2009–10 Regional Four Day Competition
- Administrator(s): West Indies Cricket Board
- Cricket format: First-class cricket (4 days)
- Champions: Jamaica (10th title)
- Participants: 7
- Matches: 21
- Most runs: 546 – Devon Smith (Windward Islands)
- Most wickets: 41 – Imran Khan (Trinidad and Tobago)

= 2009–10 Regional Four Day Competition =

Cricket tournament

The 2009–10 Regional Four Day Competition was the 44th domestic first-class cricket tournament held in the West Indies, it took place from 8 January 2010 – 1 March 2010. Jamaica won the tournament after finishing top of the table with five wins from their six matches.

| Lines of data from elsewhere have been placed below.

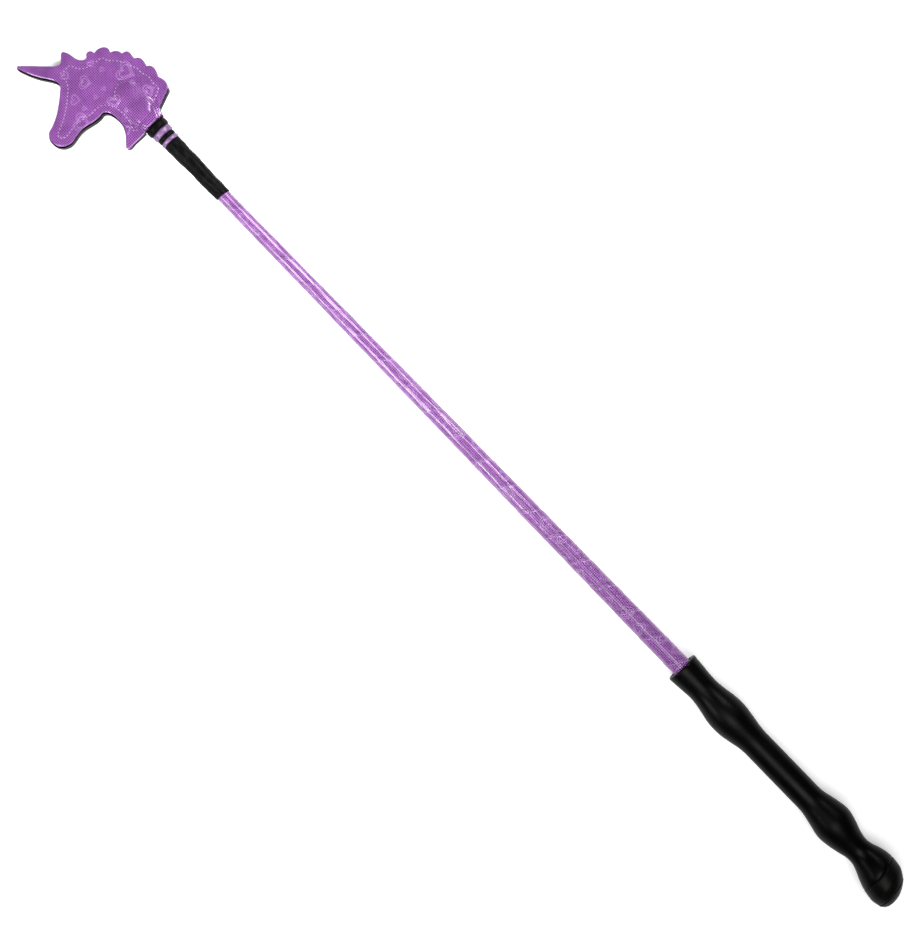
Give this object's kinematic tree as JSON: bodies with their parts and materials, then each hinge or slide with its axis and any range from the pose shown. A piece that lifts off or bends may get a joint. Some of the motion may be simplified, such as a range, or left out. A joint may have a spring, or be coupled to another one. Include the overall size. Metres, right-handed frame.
{
  "type": "riding crop",
  "caption": "Short riding crop: tapered shaft wound with embossed strip, swelled rubber grip with tilted pommel, and a sprung leather flapper cut as a horned pony's head.",
  "frame": {"origin": "middle of the grip barrel, on the shaft's axis", "axes": "+X along the shaft from the hand to the flapper, +Y across it to the side of the muzzle, +Z out of the flapper's embossed face side, up from the surface it lies on"},
  "size_m": [0.6539, 0.0675, 0.0242],
  "materials": {
    "rubber": "satin",
    "rigid_plastic": "matte",
    "badge_plastic": "satin",
    "screw_steel": "brushed",
    "fibreglass": "smooth, slightly glossy",
    "padding": "matte woven tape",
    "embossed_wrap": "metallic sheen, embossed with a fine grid and hearts",
    "embossed_leather": "metallic sheen, embossed with a fine grid and hearts",
    "black_leather": "satin, fine grain",
    "leatherboard": "dyed, pressed edge",
    "metallic_trim": "metallic foil, glossy",
    "lilac_thread": "twisted thread",
    "black_thread": "waxed thread"
  },
  "bodies": {
    "crop": {"grip": "rubber", "grip_core": "rigid_plastic", "front_bush": "rigid_plastic", "rear_plug": "rigid_plastic", "end_cap": "rubber", "end_badge": "badge_plastic", "cap_screw": "screw_steel", "core_rod": "fibreglass", "padding_sleeve": "padding", "spiral_wrap": "embossed_wrap", "whipping_thread": "black_thread", "leather_tail_upper": "black_leather", "leather_tail_lower": "black_leather", "binding_sleeve": "black_leather", "root_band": "black_leather", "middle_band": "black_leather", "trim_ring_front": "metallic_trim", "trim_ring_rear": "metallic_trim"},
    "flapper": {"flapper_front": "embossed_leather", "flapper_filler": "leatherboard", "flapper_back": "black_leather", "tongue_core": "leatherboard", "edge_stitching": "lilac_thread", "arch_stitching": "lilac_thread"}
  },
  "joints": [
    {"name": "flap_bend", "type": "hinge", "parent": "crop", "child": "flapper", "pos_m": [0.4877, 0, 0], "axis": [0, 1, 0], "range_deg": [-60, 70], "stiffness_Nm_per_rad": 0.8}
  ]
}
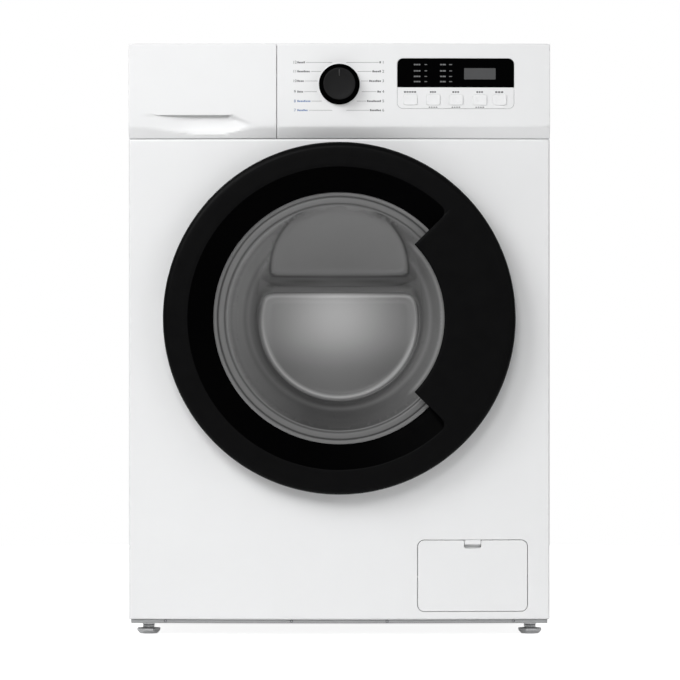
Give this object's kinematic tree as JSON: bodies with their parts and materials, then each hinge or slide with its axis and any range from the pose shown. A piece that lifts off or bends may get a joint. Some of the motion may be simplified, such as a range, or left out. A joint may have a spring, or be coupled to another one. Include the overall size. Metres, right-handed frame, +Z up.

It was their 3rd tournament win in succession and their 10th overall.

Devon Smith of the Windward Islands finished as the tournament's highest run-scorer, he made 546 runs at an average of 49.63, including two centuries and a highest score of 193. The leading wicket-taker in the competition was Imran Khan of Trinidad and Tobago, he took 41 wickets at an average of 16.39 with best innings figures of 7/71.

==Points table==

| Team | Pld | W | L | T | D | Aban | Pts |
| Jamaica | 6 | 5 | 1 | 0 | 0 | 0 | 60 |
| Barbados | 6 | 4 | 0 | 0 | 2 | 0 | 57 |
| Leeward Islands | 6 | 2 | 3 | 0 | 1 | 0 | 34 |
| Trinidad and Tobago | 6 | 2 | 2 | 0 | 2 | 0 | 33 |
| Combined Campuses and Colleges | 6 | 2 | 4 | 0 | 0 | 0 | 24 |
| Guyana | 6 | 1 | 3 | 0 | 2 | 0 | 22 |
| Windward Islands | 6 | 1 | 4 | 0 | 1 | 0 | 22 |
Source:Cricinfo

==Points allocation==

Completed match

- Outright win - 12
- Loser if 1st Innings lead obtained - 4
- Loser if tie on 1st Innings - 3
- Loser if 1st Innings also lost - 0
- Tie - 8

Incomplete Match

- 1st Innings lead - 6
- 1st Innings loss - 3
- Tie on 1st innings - 4

Score Equal in a Drawn Match

- Team batting on the 4th innings - 8
- Team fielding on the 4th innings if that team has lead on 1st inning - 6
- If scores tied on 1st innings - 4
- If team has lost on 1st innings - 3

Abandoned Match

In the event of a match being abandoned without any play having taken place, or in the event of there being no 1st innings decision, three points each.